━━━━━ Records for this task
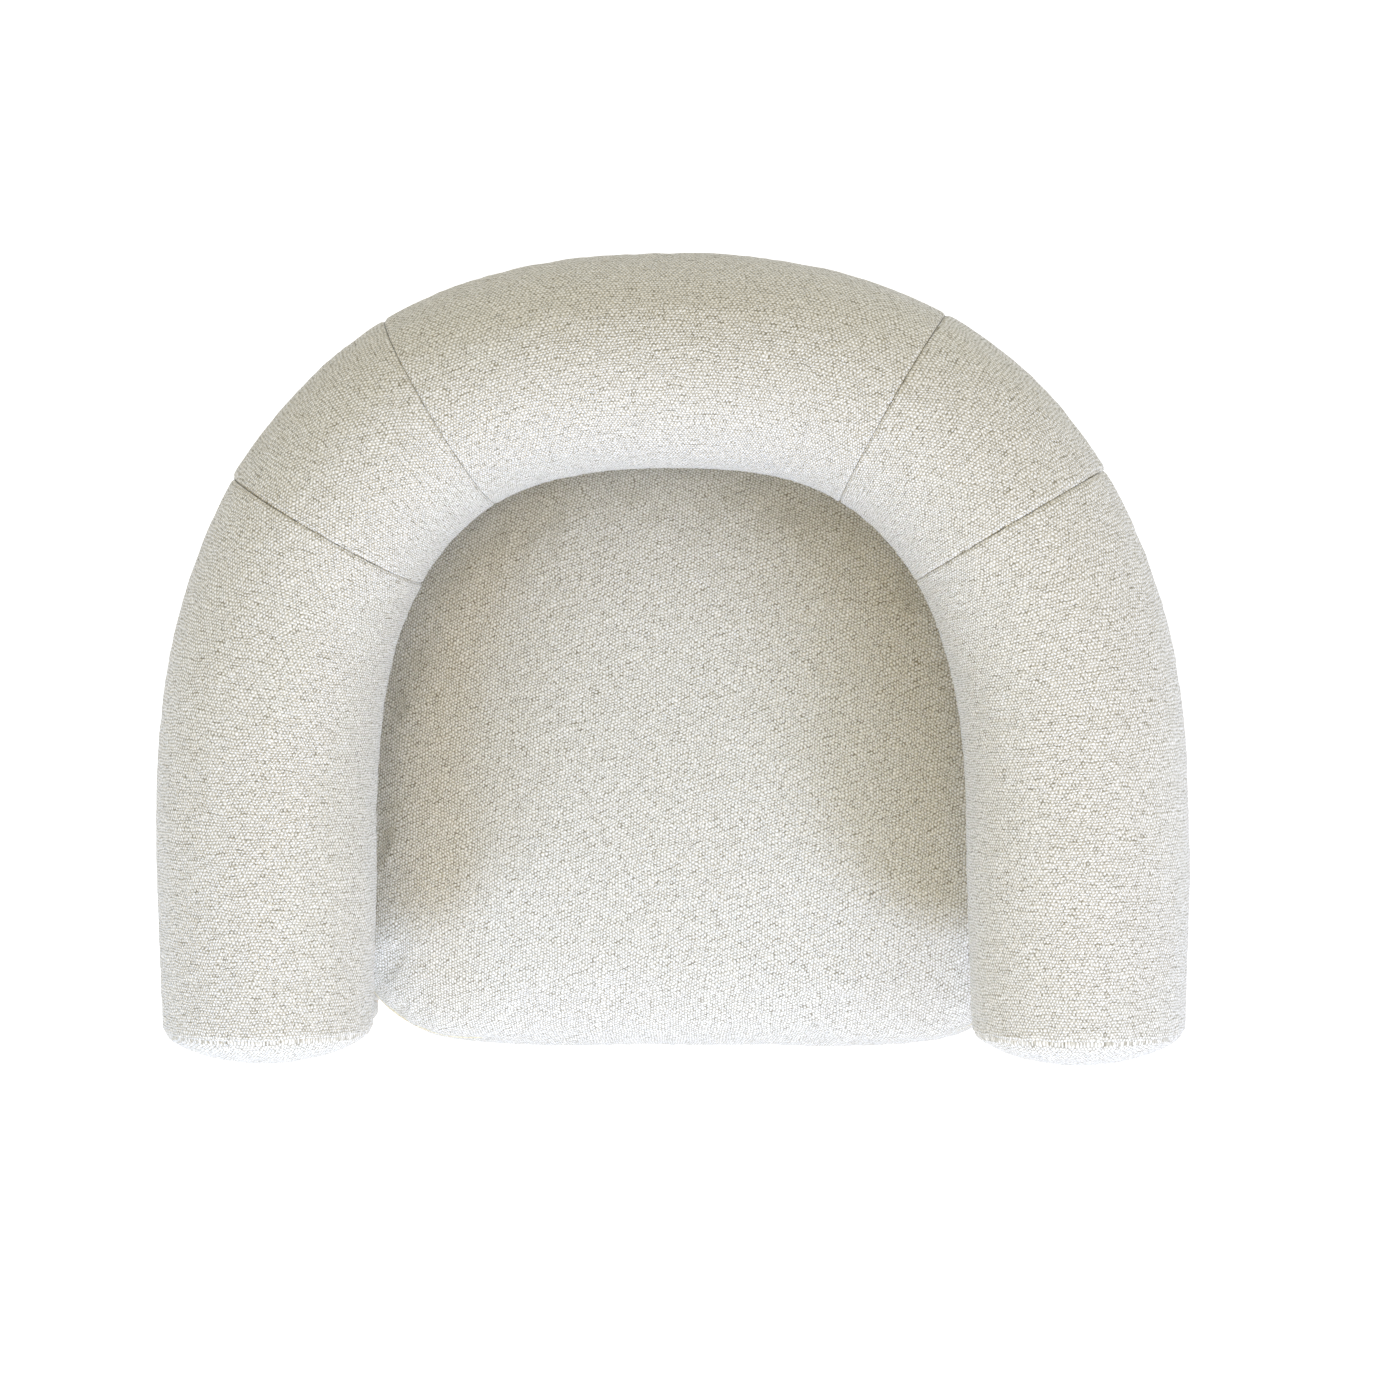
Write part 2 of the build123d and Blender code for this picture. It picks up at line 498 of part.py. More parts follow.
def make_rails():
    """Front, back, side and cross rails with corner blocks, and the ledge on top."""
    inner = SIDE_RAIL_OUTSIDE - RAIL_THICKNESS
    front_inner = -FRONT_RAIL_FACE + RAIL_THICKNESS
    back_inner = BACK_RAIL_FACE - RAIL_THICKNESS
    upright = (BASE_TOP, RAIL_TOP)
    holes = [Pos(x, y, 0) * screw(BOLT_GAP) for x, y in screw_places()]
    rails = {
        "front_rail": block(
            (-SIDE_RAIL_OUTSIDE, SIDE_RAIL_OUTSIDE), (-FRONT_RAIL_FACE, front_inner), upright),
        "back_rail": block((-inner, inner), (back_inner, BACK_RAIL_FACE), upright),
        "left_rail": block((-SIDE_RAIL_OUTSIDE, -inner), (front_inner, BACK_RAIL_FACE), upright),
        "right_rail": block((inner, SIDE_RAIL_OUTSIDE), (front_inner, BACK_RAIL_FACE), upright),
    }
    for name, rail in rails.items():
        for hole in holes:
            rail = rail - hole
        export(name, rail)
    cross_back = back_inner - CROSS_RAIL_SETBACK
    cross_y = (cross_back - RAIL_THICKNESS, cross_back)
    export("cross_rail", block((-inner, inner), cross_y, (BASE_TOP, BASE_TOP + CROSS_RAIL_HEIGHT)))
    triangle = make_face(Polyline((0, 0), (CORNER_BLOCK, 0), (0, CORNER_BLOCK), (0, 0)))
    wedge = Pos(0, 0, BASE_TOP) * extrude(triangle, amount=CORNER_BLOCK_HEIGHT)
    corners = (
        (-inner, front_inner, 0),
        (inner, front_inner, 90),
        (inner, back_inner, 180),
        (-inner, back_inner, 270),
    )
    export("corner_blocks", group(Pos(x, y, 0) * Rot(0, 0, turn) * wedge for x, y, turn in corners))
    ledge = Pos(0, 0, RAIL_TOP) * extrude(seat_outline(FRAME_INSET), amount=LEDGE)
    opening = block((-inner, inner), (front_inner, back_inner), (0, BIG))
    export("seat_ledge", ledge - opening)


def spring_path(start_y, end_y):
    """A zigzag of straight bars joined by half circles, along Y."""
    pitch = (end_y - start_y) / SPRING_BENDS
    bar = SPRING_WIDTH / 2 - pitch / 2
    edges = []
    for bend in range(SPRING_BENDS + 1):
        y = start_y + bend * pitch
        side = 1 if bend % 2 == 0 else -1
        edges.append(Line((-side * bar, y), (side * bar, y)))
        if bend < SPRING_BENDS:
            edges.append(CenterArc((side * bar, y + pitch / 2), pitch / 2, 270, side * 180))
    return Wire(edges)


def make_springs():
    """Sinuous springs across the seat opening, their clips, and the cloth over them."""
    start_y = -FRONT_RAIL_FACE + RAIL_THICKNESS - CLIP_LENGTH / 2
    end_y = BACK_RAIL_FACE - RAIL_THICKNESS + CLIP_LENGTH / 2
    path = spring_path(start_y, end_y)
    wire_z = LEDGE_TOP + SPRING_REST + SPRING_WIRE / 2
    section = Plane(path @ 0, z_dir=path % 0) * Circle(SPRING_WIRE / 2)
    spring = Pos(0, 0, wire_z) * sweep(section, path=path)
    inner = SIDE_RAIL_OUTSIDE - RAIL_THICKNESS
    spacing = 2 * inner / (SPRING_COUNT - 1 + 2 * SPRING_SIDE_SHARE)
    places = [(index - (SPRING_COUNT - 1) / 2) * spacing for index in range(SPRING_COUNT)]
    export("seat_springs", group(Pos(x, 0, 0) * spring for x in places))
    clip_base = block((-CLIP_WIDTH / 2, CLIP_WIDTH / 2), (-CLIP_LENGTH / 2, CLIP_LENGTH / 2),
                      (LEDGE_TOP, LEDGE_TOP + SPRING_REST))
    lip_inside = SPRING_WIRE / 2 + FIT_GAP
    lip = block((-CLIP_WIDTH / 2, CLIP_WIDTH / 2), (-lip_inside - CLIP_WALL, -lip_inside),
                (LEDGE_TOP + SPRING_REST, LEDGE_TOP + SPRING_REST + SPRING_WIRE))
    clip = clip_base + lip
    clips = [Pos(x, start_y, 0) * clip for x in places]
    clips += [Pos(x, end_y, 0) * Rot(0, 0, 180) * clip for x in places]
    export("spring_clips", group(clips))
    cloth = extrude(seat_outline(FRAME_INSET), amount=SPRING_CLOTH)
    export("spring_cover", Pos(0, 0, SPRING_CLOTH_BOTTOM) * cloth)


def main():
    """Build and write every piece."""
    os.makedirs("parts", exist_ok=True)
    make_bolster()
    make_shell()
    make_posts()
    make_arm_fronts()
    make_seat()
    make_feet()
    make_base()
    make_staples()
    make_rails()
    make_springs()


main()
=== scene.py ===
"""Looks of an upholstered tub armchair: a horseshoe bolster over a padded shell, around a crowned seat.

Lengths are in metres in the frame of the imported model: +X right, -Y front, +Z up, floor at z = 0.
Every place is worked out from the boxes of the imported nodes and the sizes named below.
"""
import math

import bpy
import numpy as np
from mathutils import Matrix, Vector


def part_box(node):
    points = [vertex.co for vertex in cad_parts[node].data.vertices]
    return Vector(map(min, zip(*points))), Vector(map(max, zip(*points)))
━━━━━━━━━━
━━━━━ Records for this task
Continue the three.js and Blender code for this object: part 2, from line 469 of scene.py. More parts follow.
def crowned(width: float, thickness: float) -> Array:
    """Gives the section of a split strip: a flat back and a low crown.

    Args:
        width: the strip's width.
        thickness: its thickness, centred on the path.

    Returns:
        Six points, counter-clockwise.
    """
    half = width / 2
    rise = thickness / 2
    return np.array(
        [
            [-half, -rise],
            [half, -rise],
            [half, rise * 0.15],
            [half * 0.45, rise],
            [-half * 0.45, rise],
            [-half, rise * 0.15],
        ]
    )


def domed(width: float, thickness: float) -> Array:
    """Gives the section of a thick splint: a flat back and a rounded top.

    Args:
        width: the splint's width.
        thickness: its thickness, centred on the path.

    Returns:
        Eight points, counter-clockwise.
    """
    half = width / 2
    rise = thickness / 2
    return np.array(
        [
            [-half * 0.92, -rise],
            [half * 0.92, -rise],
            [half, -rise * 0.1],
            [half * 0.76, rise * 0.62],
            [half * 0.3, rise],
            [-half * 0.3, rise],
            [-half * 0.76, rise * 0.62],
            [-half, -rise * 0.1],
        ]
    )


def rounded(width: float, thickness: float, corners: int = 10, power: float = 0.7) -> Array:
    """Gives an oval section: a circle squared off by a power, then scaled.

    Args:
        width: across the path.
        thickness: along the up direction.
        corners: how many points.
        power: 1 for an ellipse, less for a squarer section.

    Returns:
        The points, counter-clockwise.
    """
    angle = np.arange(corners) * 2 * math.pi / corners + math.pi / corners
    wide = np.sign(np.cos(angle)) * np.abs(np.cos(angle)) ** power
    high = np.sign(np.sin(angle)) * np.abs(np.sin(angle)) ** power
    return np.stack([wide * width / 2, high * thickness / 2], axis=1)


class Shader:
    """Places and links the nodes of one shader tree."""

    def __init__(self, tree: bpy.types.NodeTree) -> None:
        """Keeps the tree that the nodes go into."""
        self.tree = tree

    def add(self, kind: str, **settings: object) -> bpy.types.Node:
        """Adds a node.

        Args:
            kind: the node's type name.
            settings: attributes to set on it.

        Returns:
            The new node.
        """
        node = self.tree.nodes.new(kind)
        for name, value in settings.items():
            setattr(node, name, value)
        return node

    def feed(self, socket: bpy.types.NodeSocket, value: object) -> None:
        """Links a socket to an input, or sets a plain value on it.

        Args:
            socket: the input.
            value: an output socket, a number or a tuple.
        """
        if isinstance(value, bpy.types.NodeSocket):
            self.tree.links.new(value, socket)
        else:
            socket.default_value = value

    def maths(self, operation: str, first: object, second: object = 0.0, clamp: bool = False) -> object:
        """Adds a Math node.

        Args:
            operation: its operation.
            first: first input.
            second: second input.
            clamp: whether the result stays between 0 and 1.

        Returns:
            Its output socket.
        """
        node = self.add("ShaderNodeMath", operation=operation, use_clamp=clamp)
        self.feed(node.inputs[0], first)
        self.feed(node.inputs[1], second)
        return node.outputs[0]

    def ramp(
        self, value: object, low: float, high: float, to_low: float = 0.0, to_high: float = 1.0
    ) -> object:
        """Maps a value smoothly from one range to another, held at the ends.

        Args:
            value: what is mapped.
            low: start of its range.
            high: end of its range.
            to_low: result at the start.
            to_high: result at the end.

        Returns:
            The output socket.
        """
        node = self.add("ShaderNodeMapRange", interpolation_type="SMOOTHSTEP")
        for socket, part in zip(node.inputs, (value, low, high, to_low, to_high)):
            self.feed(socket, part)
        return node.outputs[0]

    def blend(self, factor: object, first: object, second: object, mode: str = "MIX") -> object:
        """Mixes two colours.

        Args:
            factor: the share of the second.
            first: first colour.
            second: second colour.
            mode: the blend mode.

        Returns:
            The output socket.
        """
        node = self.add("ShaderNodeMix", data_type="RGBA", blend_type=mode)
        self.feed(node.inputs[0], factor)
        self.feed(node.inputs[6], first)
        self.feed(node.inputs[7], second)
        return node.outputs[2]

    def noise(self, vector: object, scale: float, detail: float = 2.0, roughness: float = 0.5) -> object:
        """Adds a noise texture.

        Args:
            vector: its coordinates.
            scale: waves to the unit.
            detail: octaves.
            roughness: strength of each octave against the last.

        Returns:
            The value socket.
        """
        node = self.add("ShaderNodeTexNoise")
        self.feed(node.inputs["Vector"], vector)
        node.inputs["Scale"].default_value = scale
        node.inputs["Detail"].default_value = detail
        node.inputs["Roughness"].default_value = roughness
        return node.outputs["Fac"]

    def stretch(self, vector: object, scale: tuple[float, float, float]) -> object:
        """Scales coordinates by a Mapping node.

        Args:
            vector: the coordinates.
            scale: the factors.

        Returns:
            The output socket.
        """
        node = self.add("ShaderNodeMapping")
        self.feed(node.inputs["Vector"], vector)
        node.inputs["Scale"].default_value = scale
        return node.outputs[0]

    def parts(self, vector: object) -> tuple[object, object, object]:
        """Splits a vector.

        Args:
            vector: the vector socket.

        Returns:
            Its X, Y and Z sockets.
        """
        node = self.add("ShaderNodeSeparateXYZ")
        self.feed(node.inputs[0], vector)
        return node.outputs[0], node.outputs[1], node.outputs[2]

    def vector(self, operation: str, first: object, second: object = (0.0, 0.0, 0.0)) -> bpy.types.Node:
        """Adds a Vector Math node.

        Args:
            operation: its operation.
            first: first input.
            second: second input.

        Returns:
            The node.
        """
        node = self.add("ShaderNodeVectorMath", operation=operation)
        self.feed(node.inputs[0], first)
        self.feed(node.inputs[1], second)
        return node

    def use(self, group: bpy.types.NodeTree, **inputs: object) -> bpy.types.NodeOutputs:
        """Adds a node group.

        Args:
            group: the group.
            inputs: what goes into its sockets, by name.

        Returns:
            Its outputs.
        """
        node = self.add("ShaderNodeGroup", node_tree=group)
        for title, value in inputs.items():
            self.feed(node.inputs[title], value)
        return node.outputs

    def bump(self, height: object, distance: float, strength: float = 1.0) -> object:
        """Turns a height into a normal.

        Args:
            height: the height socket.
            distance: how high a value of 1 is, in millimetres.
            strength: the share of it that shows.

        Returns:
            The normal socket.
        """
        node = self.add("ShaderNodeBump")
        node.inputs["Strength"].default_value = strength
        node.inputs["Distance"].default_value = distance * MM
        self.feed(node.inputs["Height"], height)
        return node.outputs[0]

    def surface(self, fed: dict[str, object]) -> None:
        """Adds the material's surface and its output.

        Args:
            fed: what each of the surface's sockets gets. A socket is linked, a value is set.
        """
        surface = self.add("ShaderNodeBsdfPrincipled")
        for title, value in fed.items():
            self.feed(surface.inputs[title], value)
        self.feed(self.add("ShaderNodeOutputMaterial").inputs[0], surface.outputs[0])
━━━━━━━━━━
#### [Problem details]
Only the lines from the one containing "make_posts()" through the one containing "import numpy as np" are to be retyped, both boundary lines included, with no other material.

#### [Exercise response]
    make_posts()
    make_arm_fronts()
    make_seat()
    make_feet()
    make_base()
    make_staples()
    make_rails()
    make_springs()


main()
=== scene.py ===
"""Looks of an upholstered tub armchair: a horseshoe bolster over a padded shell, around a crowned seat.

Lengths are in metres in the frame of the imported model: +X right, -Y front, +Z up, floor at z = 0.
Every place is worked out from the boxes of the imported nodes and the sizes named below.
"""
import math

import bpy
import numpy as np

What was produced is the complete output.